- Interactive map of Last Chance Pond Park
- Type: Wetland park
- Location: Staten Island, New York City, U.S.
- Coordinates: 40°35′03″N 74°05′56″W﻿ / ﻿40.5841°N 74.0989°W
- Area: 3.903 acres (1.579 ha)
- Owner: New York City Department of Parks and Recreation
- Status: Open all year
- Water: New Creek stream
- Website: www.nycgovparks.org/parks/last-chance-pond-park/history

= Last Chance Pond Park =

Park in Staten Island, New York

Last Chance Pond Park is a wetland park located on Staten Island's East Shore and part of the main channel of the New Creek stream and the Staten Island Bluebelt in New York City. Located on the northeast migration flyway, Last Chance Pond Park hosts a wide range of local flora and fauna that visit and live in the landscape of the park that includes two saltwater marshes, a fresh spring, and a freshwater pond. The park was named after the Last Chance Pond and Wilderness Foundation which helped to preserve the site starting in the mid-1960s.
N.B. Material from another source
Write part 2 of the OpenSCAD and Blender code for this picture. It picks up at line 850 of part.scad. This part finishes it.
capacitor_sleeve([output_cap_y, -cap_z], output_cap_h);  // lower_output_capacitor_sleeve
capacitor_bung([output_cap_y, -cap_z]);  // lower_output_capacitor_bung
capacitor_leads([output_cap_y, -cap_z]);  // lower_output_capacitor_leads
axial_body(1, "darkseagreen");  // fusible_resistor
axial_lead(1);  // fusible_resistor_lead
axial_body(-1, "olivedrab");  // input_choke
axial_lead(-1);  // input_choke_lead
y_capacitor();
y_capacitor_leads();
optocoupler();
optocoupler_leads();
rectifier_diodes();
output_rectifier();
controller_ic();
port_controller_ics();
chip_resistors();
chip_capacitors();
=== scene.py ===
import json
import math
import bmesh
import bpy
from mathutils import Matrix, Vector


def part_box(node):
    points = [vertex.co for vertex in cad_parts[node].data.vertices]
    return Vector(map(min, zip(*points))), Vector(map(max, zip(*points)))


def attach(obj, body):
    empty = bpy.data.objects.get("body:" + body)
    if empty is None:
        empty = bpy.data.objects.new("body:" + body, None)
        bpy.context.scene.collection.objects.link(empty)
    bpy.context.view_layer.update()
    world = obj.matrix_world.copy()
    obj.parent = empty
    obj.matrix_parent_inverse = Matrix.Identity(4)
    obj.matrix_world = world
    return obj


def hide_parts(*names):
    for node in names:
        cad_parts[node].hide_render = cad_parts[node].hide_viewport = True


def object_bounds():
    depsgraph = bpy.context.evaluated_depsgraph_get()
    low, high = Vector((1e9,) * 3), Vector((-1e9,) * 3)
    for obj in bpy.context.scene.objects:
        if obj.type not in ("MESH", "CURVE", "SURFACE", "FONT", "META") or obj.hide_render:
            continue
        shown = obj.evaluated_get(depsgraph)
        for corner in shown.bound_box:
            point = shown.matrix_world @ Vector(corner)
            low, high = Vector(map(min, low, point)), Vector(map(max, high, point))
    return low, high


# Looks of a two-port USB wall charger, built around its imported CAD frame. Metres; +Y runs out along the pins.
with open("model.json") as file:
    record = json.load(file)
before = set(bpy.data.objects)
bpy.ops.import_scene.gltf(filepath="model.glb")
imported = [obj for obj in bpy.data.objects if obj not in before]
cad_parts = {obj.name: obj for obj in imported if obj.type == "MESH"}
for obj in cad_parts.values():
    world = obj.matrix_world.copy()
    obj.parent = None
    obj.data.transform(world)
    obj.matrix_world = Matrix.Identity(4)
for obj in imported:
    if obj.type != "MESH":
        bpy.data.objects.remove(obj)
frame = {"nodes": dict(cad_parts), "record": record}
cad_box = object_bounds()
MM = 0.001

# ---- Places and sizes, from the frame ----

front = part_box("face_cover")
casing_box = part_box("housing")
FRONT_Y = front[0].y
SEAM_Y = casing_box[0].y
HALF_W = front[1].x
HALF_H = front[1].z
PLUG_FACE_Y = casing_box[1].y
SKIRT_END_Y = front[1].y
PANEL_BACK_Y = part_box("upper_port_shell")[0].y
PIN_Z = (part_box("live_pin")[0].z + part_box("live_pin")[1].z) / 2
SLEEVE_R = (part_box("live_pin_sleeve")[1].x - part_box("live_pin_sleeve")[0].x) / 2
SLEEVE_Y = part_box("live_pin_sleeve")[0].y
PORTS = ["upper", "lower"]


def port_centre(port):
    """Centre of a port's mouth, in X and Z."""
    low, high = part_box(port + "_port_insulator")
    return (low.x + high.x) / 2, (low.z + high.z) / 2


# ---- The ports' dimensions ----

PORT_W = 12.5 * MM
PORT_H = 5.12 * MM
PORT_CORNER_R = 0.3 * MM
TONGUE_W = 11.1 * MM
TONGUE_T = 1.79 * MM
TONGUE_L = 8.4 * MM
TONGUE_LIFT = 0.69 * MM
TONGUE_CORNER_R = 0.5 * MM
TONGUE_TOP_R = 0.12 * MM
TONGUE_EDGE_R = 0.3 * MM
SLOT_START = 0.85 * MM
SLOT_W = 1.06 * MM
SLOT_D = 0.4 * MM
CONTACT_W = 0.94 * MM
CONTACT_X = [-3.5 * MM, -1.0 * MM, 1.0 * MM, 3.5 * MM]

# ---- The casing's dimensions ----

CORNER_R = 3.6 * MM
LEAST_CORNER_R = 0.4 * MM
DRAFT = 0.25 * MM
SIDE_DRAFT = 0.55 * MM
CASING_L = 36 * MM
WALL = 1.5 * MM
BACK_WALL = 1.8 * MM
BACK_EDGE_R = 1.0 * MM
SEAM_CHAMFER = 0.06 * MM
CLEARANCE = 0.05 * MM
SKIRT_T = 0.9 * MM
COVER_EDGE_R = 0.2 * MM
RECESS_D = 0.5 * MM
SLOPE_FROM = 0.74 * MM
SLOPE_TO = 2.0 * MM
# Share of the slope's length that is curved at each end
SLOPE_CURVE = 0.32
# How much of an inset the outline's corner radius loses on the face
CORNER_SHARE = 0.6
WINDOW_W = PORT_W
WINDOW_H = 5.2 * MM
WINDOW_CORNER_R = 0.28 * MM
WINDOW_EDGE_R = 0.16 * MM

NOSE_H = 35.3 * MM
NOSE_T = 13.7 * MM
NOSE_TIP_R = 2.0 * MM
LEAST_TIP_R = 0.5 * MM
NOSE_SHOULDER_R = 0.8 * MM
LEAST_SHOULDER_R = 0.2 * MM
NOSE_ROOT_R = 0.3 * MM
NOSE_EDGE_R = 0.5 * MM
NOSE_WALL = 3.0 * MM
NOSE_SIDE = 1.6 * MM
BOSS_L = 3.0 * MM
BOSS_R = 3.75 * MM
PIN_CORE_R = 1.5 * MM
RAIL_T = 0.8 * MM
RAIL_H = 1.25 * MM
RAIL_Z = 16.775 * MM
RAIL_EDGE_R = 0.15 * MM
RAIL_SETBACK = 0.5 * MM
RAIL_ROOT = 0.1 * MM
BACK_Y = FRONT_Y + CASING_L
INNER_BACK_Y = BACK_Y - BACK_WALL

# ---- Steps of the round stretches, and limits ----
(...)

Before the completion of the Verrazzano–Narrows Bridge, the neighborhood of Dongan Hills contained mostly wetlands, one and two-family detached homes, and garden apartments. The park area had 50 lots that were previously undeveloped wetlands with "no trails or signs indicating the pond's presence." With the bridge opening the residents had concerns about developers "buy[ing] old homes, tear[ing] them down and build[ing] town houses, changing the neighborhood's character."

The Last Chance Pond and Wilderness Foundation was established in the mid 1960 by local residents Lou Caravone and John Mouner to preserve the existing multiplicity-owned wetlands in the face of "rapid, uncheck development." However, at the time more than a third of the lots were owned by New York City and the baseball little league and the New York State Department of Environmental Conservation had temporarily designated the site as a "tidal wetland." Private developers also did not have "serious plans to build on the site" due to the upfront cost to fill and drain the wetland.

With political support, the foundation was able to get the New York State Nature and Historical Preserve Trust (now the New York State Office of Parks, Recreation and Historic Preservation) to purchase land and donate it to the city. As a result, the park was officially established in 1999 with natural woodland, marshes, and a pond.

In 2019, as a part of the funding from Mid-Island Bluebelt Phase II and New Creek Bluebelt project, the pond and wetland areas was rebuilt to provide a natural filter for excess runoff.